Here are tips for decoding the different line items on your letter. 


Also known as merit aid, these are the funds that schools are offering students based on special skills — whether academic, athletic, artistic or some combination. Some schools, usually state schools, will list their academic scholarship eligibility right on their website — it’s often an aggregate of your GPA and standardized test scores. Other times they will use a formula that is known only to them, which makes your financial aid letter a surprise.

In the letter, most schools will itemize the funds you’ll receive per semester, and in most cases these scholarships are renewable for four years for full-time enrolled students as long as they maintain a certain grade point average. However, you should scrutinize the math to make sure they haven’t already multiplied it by four. That’s a little trick schools sometimes use to make a $4,000 annual scholarship look like a $16,000 annual scholarship.

This represents money you won’t have to pay back, although it may be revoked due to your eligibility to play a sport or if your grades drop below a certain threshold.


This line item is also money that you don’t have to pay back and is offered based on the amount of “unmet need” you have, as determined by filing the Free Application for Student Aid (FAFSA). In most cases, you will have filled this out during the application process, but if you haven’t filed one yet, be sure to do it immediately. You may be eligible for federal and/or state grants, based on need that is typically related to family income.


As you might guess, a loan is money you will need to pay back. Almost every student enrolled in an accredited, full-time program qualifies for a Federal Direct Loan, regardless of family income. The loan limit is $5,500 annually for a first-year student, $6,500 annually for a second-year student and $7,500 annually for years three through five, subject to an aggregate loan limit.

These loans come in two types — subsidized and unsubsidized. Direct Subsidized Loans are offered to students with financial need, as determined by FAFSA. The federal government covers the interest on part of these loans while the student is in school. By contrast, if you are offered a Direct Unsubsidized Federal Loan, interest will start accruing immediately, although you don’t have to make payments on the principal until six months after graduation (or if you drop below half-time status). More information on these loans and their limits is available at StudentAid.ed.gov.

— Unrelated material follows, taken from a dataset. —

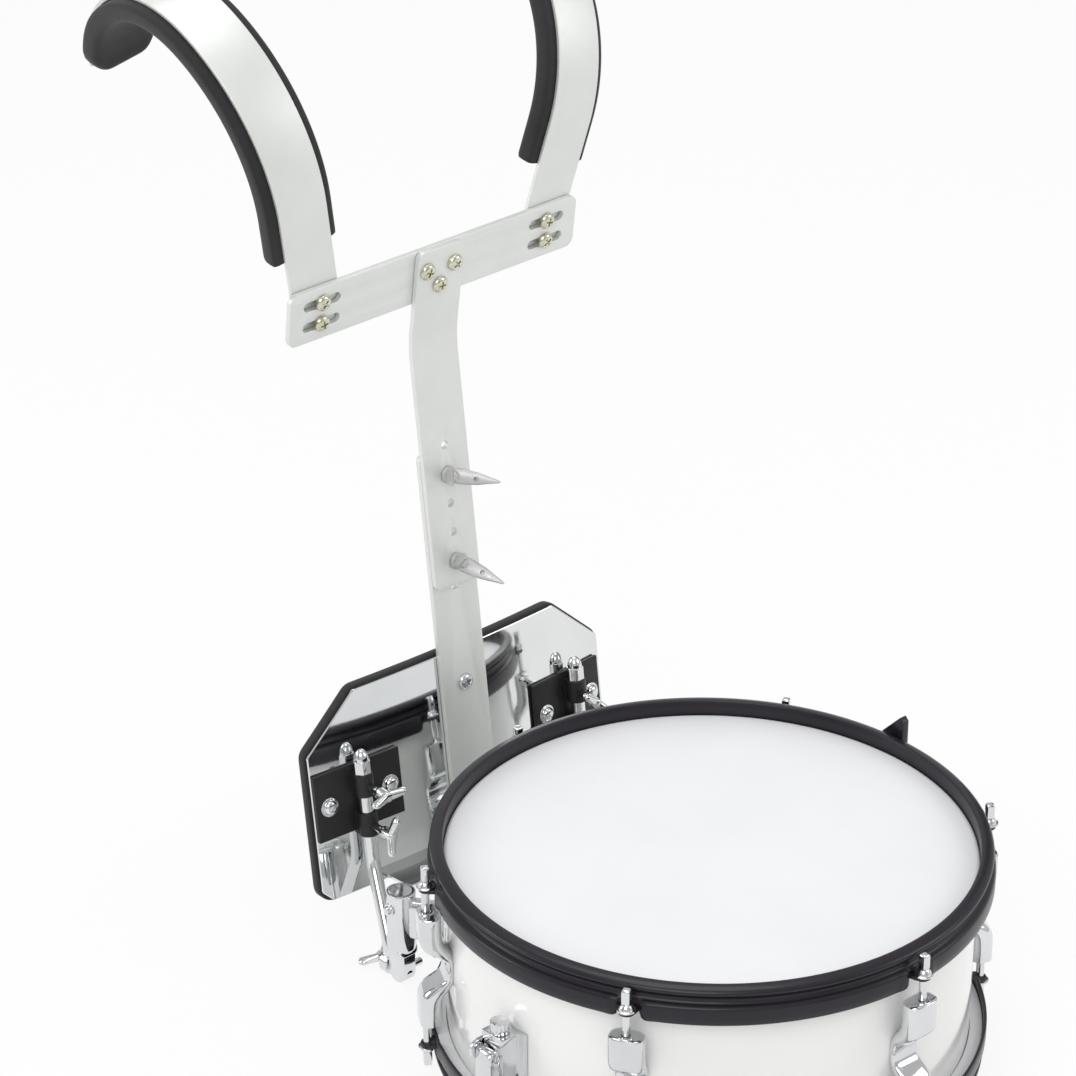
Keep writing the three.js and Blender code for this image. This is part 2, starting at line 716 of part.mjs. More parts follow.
function receiverBody(side) {
  const place = side * receiverAngle;
  const tube = revolve(
    [
      [0, receiverLow - overrun], [receiverRadius - receiverDish, receiverLow - overrun],
      [receiverRadius, receiverLow], [receiverRadius, receiverTop],
      [receiverDishRadius, receiverTop], [receiverDishRadius, receiverTop - receiverDish],
      [0, receiverTop - receiverDish],
    ],
    2 * rodSides,
  );
  // The yoke is drawn with its bolt along +X and set so that the bolt runs to the player.
  const half = yokeDepth / 2;
  const yoke = new THREE.Shape();
  yoke.moveTo(-half, receiverLow);
  yoke.absarc(0, yokeLow + half, half, Math.PI, fullTurn, false);
  yoke.lineTo(half, receiverLow);
  const cap = block(-half, half, -yokeCap / 2, yokeCap / 2, receiverLow - yokeCapHeight, receiverLow + gap);
  const boltHole = turned(
    bar(clampBoltRadius + boltClearance, -yokeDepth, yokeDepth, tubeSides), 0, quarterTurn, 0,
  );
  const drilled = finRZ(yoke, yokeWidth).add(cap).subtract(moved(boltHole, 0, 0, boltZ));
  const stub = bar(crossPinRadius, yokeWidth / 2 - gap, crossPinReach, rodSides);
  const pin = turned(stub, -side * quarterTurn, 0, 0);
  const facing = turned(drilled.add(moved(pin, 0, 0, boltZ)), 0, 0, Math.PI - place * degree);
  const standing = moved(tube.add(facing), receiverCircle, 0, 0);
  const web = block(
    shellRadius, receiverCircle, -receiverWeb / 2, receiverWeb / 2,
    receiverTop - receiverWebHeight - receiverFoot, receiverTop - receiverFoot,
  );
  const foot = rounded(receiverFootWidth, receiverWebHeight + 2 * receiverFoot, receiverFootWidth / 2);
  const upright = turned(slab(foot, 0, shellRadius + receiverFoot), quarterTurn, 0, 0);
  const footSolid = turned(upright, 0, 0, quarterTurn);
  const placedFoot = moved(footSolid, 0, 0, receiverTop - receiverFoot - receiverWebHeight / 2);
  return aroundDrum(seatOnShell(joined([standing, web, placedFoot])), place);
}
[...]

Of course, you don’t have to opt in to any of these loans, but if you haven’t saved adequate funds to pay the entire college bill, these typically offer lower interest rates than private loans, so it can be a smart option, provided that borrowing money is part of your plan.

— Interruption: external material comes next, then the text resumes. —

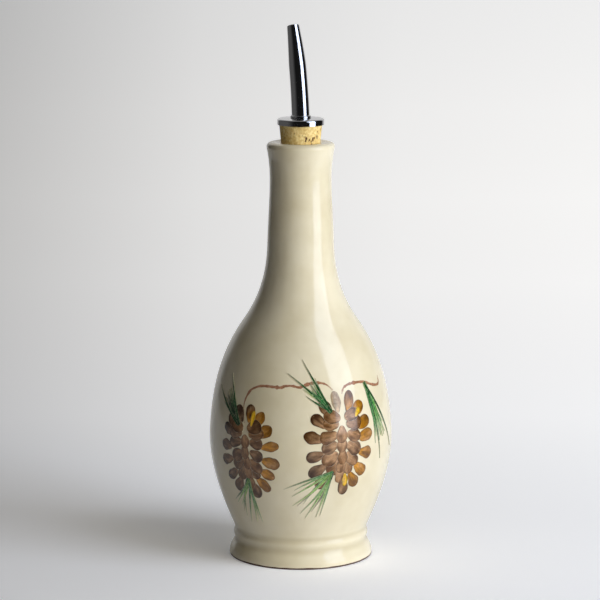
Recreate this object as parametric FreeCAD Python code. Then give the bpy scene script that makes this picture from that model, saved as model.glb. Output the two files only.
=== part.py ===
"""Drizzle bottle: a hand-thrown, glazed stoneware bottle, closed by a cork that
carries a plated cap and a bent pouring spout.

Millimetres. Z is up, the origin is on the table at the bottle's axis. The spout
leans away along +Y and a little to -X.
"""

import FreeCAD
import Part
import math
import os

# ---------------------------------------------------------------- bottle
BOTTLE_HEIGHT = 208.0        # table to the top of the lip
FOOT_RADIUS = 35.8
GROOVE_RADIUS = 33.2         # turned line above the foot
BEAD_RADIUS = 33.7           # small ring between the groove and the body
CREASE_RADIUS = 33.2         # where the body is cut in above the ring
BELLY_RADIUS = 45.5
SHOULDER_RADIUS = 28.4
NECK_RADIUS = 15.3           # narrowest, just below the lip
LIP_RADIUS = 16.85           # where the lip starts to round over
LIP_CORNER_RADIUS = 17.0     # corner that this rounding is drawn in
LIP_CROWN_RADIUS = 13.4      # highest circle of the rounded lip
MOUTH_ROUND = 1.4            # depth of the rounding from the crown into the mouth
WALL = 4.6                   # of the belly
SHOULDER_WALL = 5.6          # measured level, so more than square to the slope
FLOOR = 5.0
FOOT_RING_WIDTH = 5.0
FOOT_RECESS = 2.5            # how far the underside stands off the table
FOOT_RECESS_SLOPE = 1.25     # how far the recess closes in over that height
EDGE_ROUND = 0.8             # worn corner where the foot meets the table

# Outside of the wall from foot to lip: height, radius, and how many
# millimetres the radius gains for each millimetre of height there.
OUTSIDE = [
    (EDGE_ROUND, FOOT_RADIUS, 0.02),
    (4.6, 35.0, -0.45),                    # rounded rim of the foot
    (8.9, GROOVE_RADIUS, 0.0),
    (11.7, BEAD_RADIUS, 0.0),
    (14.0, CREASE_RADIUS, 0.05),
    (16.4, 33.8, 0.44),                    # the body starts to open
    (65.0, BELLY_RADIUS, -0.06),
    (119.4, SHOULDER_RADIUS, -0.70),       # where the shoulder turns hollow
    (157.0, 16.6, -0.03),                  # root of the neck
    (188.0, NECK_RADIUS, -0.02),
    (205.4, LIP_RADIUS, 0.20),
]

# Inside of the wall, from the foot of the wall to the lower end of the cork.
INSIDE = [
    (18.0, 31.0, 0.42),
    (65.0, BELLY_RADIUS - WALL, -0.06),
    (119.4, SHOULDER_RADIUS - SHOULDER_WALL, -0.70),
    (157.0, 10.0, -0.05),
    (190.0, 8.1, -0.02),
]
INNER_FLOOR_RADIUS = 24.0    # flat middle of the floor
INNER_BEND_OUT = 4.6         # the rounded corner between floor and wall passes
INNER_BEND_UP = 3.9          # through this far out from and above the floor's edge

# ---------------------------------------------------------------- cork
CORK_BOTTOM = 192.0
CORK_TOP = 218.8
CORK_BOTTOM_RADIUS = 8.2
CORK_TOP_RADIUS = 10.75
CORK_CHAMFER = 0.6

# ---------------------------------------------------------------- cap
CAP_BOTTOM = 216.6
CAP_EDGE_TOP = 219.6         # top of the cap just inside its rounded edge
CAP_RADIUS = 11.7
CAP_EDGE_ROUND = 1.1
CAP_CROWN = 0.4              # rise of the plate from its edge to the collar
CAP_SKIRT = 0.85             # wall round the head of the cork
COLLAR_RADIUS = 5.1          # raised ring that the spout is pressed into
COLLAR_HEIGHT = 1.6
COLLAR_BULGE = 0.1

# ---------------------------------------------------------------- spout
SPOUT_LENGTH = 46.0          # along its centre line, from the cap to the tip
SPOUT_LEAN_BASE = 4.5        # degrees off vertical where it leaves the cap
SPOUT_LEAN_TIP = 19.0
SPOUT_HEADING = 24.0         # degrees from +Y towards -X
SPOUT_BASE_RADIUS = 4.5
SPOUT_BODY_RADIUS = 4.32
SPOUT_TIP_RADIUS = 3.0
SPOUT_TAPER_START = 26.0     # along the centre line
SPOUT_TAPER_POWER = 1.2      # 1 is a plain cone, and more starts the taper more softly
SPOUT_BORE_RADIUS = 2.9
SPOUT_TIP_BORE_RADIUS = 2.15
SPOUT_TIP_CHAMFER = 0.3
SPOUT_SECTIONS = 12
SPOUT_EMBEDDED = 2.0         # length of centre line drawn below the cap's top

# ---------------------------------------------------------------- stem
STEM_RADIUS = 3.5            # tube that carries on down through the cork
STEM_BOTTOM = 186.0

UP = FreeCAD.Vector(0, 0, 1)
ORIGIN = FreeCAD.Vector(0, 0, 0)


def rz(radius, height):
    """A point of a turned outline."""
    return FreeCAD.Vector(radius, 0, height)


def line(start, end):
    return Part.LineSegment(start, end).toShape()


def arc(start, middle, end):
    return Part.Arc(start, middle, end).toShape()


def soft_corner(start, corner, end):
    """Edge that leaves start and reaches end along the two sides of a corner."""
    curve = Part.BezierCurve()
    curve.setPoles([start, corner, end])
    return curve.toShape()


def flowing_edge(stations):
    """One smooth edge through stations of (height, radius, gain)."""
    curve = None
    for (z0, r0, gain0), (z1, r1, gain1) in zip(stations, stations[1:]):
        third = (z1 - z0) / 3.0
        span = Part.BezierCurve()
        span.setPoles([
            rz(r0, z0),
            rz(r0 + gain0 * third, z0 + third),
            rz(r1 - gain1 * third, z1 - third),
            rz(r1, z1),
        ])
        if curve is None:
            curve = span.toBSpline()
        else:
            curve.join(span.toBSpline())
    return curve.toShape()


def turned(edges):
    """The solid that a closed outline sweeps round the Z axis."""
    outline = Part.Wire(Part.sortEdges(edges)[0])
    return Part.Face(outline).revolve(ORIGIN, UP, 360)


def cork_radius(height):
    """Radius of the tapered cork, and of the seat that holds it."""
    along = (height - CORK_BOTTOM) / (CORK_TOP - CORK_BOTTOM)
    return CORK_BOTTOM_RADIUS + along * (CORK_TOP_RADIUS - CORK_BOTTOM_RADIUS)


def make_bottle():
    """Thrown body with a turned foot, hollow, with a seat for the cork."""
    foot_top, foot_radius, _ = OUTSIDE[0]
    lip_edge = rz(OUTSIDE[-1][1], OUTSIDE[-1][0])
    ring_outer = rz(foot_radius - EDGE_ROUND, 0)
    ring_inner = rz(foot_radius - EDGE_ROUND - FOOT_RING_WIDTH, 0)
    recess_corner = rz(ring_inner.x - FOOT_RECESS_SLOPE, FOOT_RECESS)
    recess_middle = rz(0, FOOT_RECESS)
    floor_middle = rz(0, FOOT_RECESS + FLOOR)
    floor_edge = rz(INNER_FLOOR_RADIUS, FOOT_RECESS + FLOOR)
    wall_foot = rz(INSIDE[0][1], INSIDE[0][0])
    floor_bend = rz(floor_edge.x + INNER_BEND_OUT, floor_edge.z + INNER_BEND_UP)
    bore_end = rz(INSIDE[-1][1], INSIDE[-1][0])
    seat_bottom = rz(cork_radius(CORK_BOTTOM), CORK_BOTTOM)
    seat_top_height = BOTTLE_HEIGHT - MOUTH_ROUND
    seat_top = rz(cork_radius(seat_top_height), seat_top_height)
    crown = rz(LIP_CROWN_RADIUS, BOTTLE_HEIGHT)
    edges = [
        soft_corner(ring_outer, rz(foot_radius, 0), rz(foot_radius, foot_top)),
        flowing_edge(OUTSIDE),
        soft_corner(lip_edge, rz(LIP_CORNER_RADIUS, BOTTLE_HEIGHT), crown),
        soft_corner(crown, rz(seat_top.x, BOTTLE_HEIGHT), seat_top),
        line(seat_top, seat_bottom),
        line(seat_bottom, bore_end),
        flowing_edge(INSIDE),
        arc(wall_foot, floor_bend, floor_edge),
        line(floor_edge, floor_middle),
        line(floor_middle, recess_middle),
        line(recess_middle, recess_corner),
        line(recess_corner, ring_inner),
        line(ring_inner, ring_outer),
    ]
    return turned(edges)


def make_cork():
    """Tapered cork, bored for the stem."""
    chamfer_top = CORK_BOTTOM + CORK_CHAMFER
    corners = [
        rz(STEM_RADIUS, CORK_BOTTOM),
        rz(CORK_BOTTOM_RADIUS - CORK_CHAMFER, CORK_BOTTOM),
        rz(cork_radius(chamfer_top), chamfer_top),
        rz(CORK_TOP_RADIUS, CORK_TOP),
        rz(STEM_RADIUS, CORK_TOP),
    ]
    outline = Part.makePolygon(corners + corners[:1])
    return Part.Face(outline).revolve(ORIGIN, UP, 360)


def spout_point(along):
    """Point and direction of the spout's centre line, a plain circular bend."""
    base_lean = math.radians(SPOUT_LEAN_BASE)
    tip_lean = math.radians(SPOUT_LEAN_TIP)
    bend_radius = SPOUT_LENGTH / (tip_lean - base_lean)
    lean = base_lean + along / bend_radius
    outward = bend_radius * (math.cos(base_lean) - math.cos(lean))
    upward = bend_radius * (math.sin(lean) - math.sin(base_lean))
    heading = math.radians(SPOUT_HEADING)
    away = FreeCAD.Vector(-math.sin(heading), math.cos(heading), 0)
    point = away * outward + UP * (CAP_EDGE_TOP + upward)
    direction = away * math.sin(lean) + UP * math.cos(lean)
    return point, direction


def spout_radius(along):
    """Nearly straight at first, then drawn in to the tip."""
    if along <= SPOUT_TAPER_START:
        share = max(along, 0) / SPOUT_TAPER_START
        return SPOUT_BASE_RADIUS + share * (SPOUT_BODY_RADIUS - SPOUT_BASE_RADIUS)
    share = (along - SPOUT_TAPER_START) / (SPOUT_LENGTH - SPOUT_TAPER_START)
    eased = share ** SPOUT_TAPER_POWER
    return SPOUT_BODY_RADIUS + eased * (SPOUT_TIP_RADIUS - SPOUT_BODY_RADIUS)


def bore_radius(along):
    """The bore narrows in step with the outside."""
    drawn = (SPOUT_BODY_RADIUS - spout_radius(along)) / (SPOUT_BODY_RADIUS - SPOUT_TIP_RADIUS)
    return SPOUT_BORE_RADIUS - max(drawn, 0) * (SPOUT_BORE_RADIUS - SPOUT_TIP_BORE_RADIUS)


def bent_rod(radius_at, end):
    """Loft of circles square to the spout's centre line."""
    start = -SPOUT_EMBEDDED
    circles = []
    for index in range(SPOUT_SECTIONS + 1):
        along = start + (end - start) * index / SPOUT_SECTIONS
        point, direction = spout_point(along)
        circles.append(Part.Wire(Part.makeCircle(radius_at(along), point, direction)))
    return Part.makeLoft(circles, True, False)


def above_cork():
    """Block of space above the top of the cork."""
    size = 4 * SPOUT_LENGTH
    return Part.makeBox(size, size, size, FreeCAD.Vector(-size / 2, -size / 2, CORK_TOP))


def tip_cone():
    """Wide cone whose narrow end takes the sharp corner off the spout's tip."""
    tip, direction = spout_point(SPOUT_LENGTH)
    depth = SPOUT_LENGTH + 2 * SPOUT_EMBEDDED
    narrow = SPOUT_TIP_RADIUS - SPOUT_TIP_CHAMFER
    return Part.makeCone(narrow + depth, narrow, depth, tip - direction * depth, direction)


def make_spout():
    """Bent, tapering tube with an eased tip, its foot cut level on the cork."""
    tube = bent_rod(spout_radius, SPOUT_LENGTH).common(tip_cone())
    tube = tube.cut(bent_rod(bore_radius, SPOUT_LENGTH + SPOUT_EMBEDDED))
    return tube.common(above_cork())


def make_cap():
    """Spun cap over the head of the cork, with a collar round the spout."""
    edge_height = CAP_EDGE_TOP - CAP_EDGE_ROUND
    edge_corner = CAP_EDGE_ROUND * (1 - math.sqrt(0.5))
    plate_edge = rz(CAP_RADIUS - CAP_EDGE_ROUND, CAP_EDGE_TOP)
    collar_foot = rz(COLLAR_RADIUS, CAP_EDGE_TOP + CAP_CROWN)
    collar_top = CAP_EDGE_TOP + COLLAR_HEIGHT
    collar_round = (collar_top - collar_foot.z) / 2
    skirt_inside = rz(CAP_RADIUS - CAP_SKIRT, CAP_BOTTOM)
    edges = [
        line(rz(0, CORK_TOP), rz(skirt_inside.x, CORK_TOP)),
        line(rz(skirt_inside.x, CORK_TOP), skirt_inside),
        line(skirt_inside, rz(CAP_RADIUS, CAP_BOTTOM)),
        line(rz(CAP_RADIUS, CAP_BOTTOM), rz(CAP_RADIUS, edge_height)),
        arc(
            rz(CAP_RADIUS, edge_height),
            rz(CAP_RADIUS - edge_corner, CAP_EDGE_TOP - edge_corner),
            plate_edge,
        ),
        line(plate_edge, collar_foot),
        arc(
            collar_foot,
            rz(COLLAR_RADIUS + COLLAR_BULGE, collar_foot.z + collar_round),
            rz(COLLAR_RADIUS - collar_round, collar_top),
        ),
        line(rz(COLLAR_RADIUS - collar_round, collar_top), rz(0, collar_top)),
        line(rz(0, collar_top), rz(0, CORK_TOP)),
    ]
    return turned(edges).cut(bent_rod(spout_radius, SPOUT_LENGTH))


def make_stem():
    """Straight tube from the spout down through the cork."""
    height = CORK_TOP - STEM_BOTTOM
    base = rz(0, STEM_BOTTOM)
    tube = Part.makeCylinder(STEM_RADIUS, height, base, UP)
    return tube.cut(Part.makeCylinder(SPOUT_BORE_RADIUS, height, base, UP))


def main():
    os.makedirs("parts", exist_ok=True)
    parts = {
        "bottle": make_bottle(),
        "cork": make_cork(),
        "spout_cap": make_cap(),
        "spout": make_spout(),
        "stem": make_stem(),
    }
    for name, shape in parts.items():
        shape.exportStep(os.path.join("parts", name + ".step"))
        print(name, "solids", len(shape.Solids), "valid", shape.isValid(),
              "volume cm3", round(shape.Volume / 1000, 2))


main()
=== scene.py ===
import math
import random

import bpy
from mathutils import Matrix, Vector, noise


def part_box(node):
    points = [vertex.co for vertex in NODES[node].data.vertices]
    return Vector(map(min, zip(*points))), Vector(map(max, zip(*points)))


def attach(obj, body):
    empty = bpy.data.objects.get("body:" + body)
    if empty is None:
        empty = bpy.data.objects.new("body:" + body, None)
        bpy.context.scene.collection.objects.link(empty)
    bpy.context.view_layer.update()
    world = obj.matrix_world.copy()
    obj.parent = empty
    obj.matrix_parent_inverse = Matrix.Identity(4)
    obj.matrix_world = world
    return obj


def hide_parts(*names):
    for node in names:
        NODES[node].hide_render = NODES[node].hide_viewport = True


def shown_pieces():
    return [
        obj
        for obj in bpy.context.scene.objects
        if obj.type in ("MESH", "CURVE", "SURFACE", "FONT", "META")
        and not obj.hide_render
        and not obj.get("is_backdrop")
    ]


bl_info = {
    "name": "Drizzle bottle",
    "version": (1, 0, 0),
    "blender": (4, 5, 0),
    "location": "3D View > Sidebar > Drizzle bottle",
    "description": "Glazes, paints and corks a thrown stoneware oil bottle on a pale table",
    "category": "Object",
}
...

However, given the burden of student debt and how it can affect your financial future, be sure to make your decision to borrow carefully. (You can take a look at projected loan payments using this calculator once you have an account.) Looking into all your options – from state schools to community colleges – is important as you consider your overall costs.

Additional Costs

After the school has summarized your financial offer, they should then provide an overview of what the school costs. There are a number of categories, which typically include:

  • Tuition
  • Fees
  • Room: This can fluctuate based on the dorm and room; some dorms have cushy suite-style rooms that will cost more than a bare-bones triple you share with two other roommates.
  • Board: This is another potentially variable cost depending on the meal plan you choose. If you rarely eat breakfast, you might want to opt for a plan that covers fewer swipes than an unlimited plan, for example.
  • Extras: Schools will often offer a dollar figure that includes books, supplies, personal expenses and travel, but remember, it’s just an average. Your supplies might be more as an art major, and your personal costs could go up if you join a club or are traveling from out of state.

The Bottom Line

Often the school will tally up the costs and reduce it by the scholarships, grants and loans to give you an “Estimate Cost of Attendance.” But remember, that number will include both the money you will receive free and clear and the money you will have to repay. So, if you have received multiple acceptances, make sure to do all the math so you’re making an apples-to-apples comparison of bottom lines. Schools that offer more loans but fewer grants might look like they are less expensive, when in reality you’ll have to repay more money.

Taking an eagle eye to your college acceptance letter is vital in making sure your first tuition bill doesn’t include any unpleasant surprises and that you’ve made the right choice for your financial situation.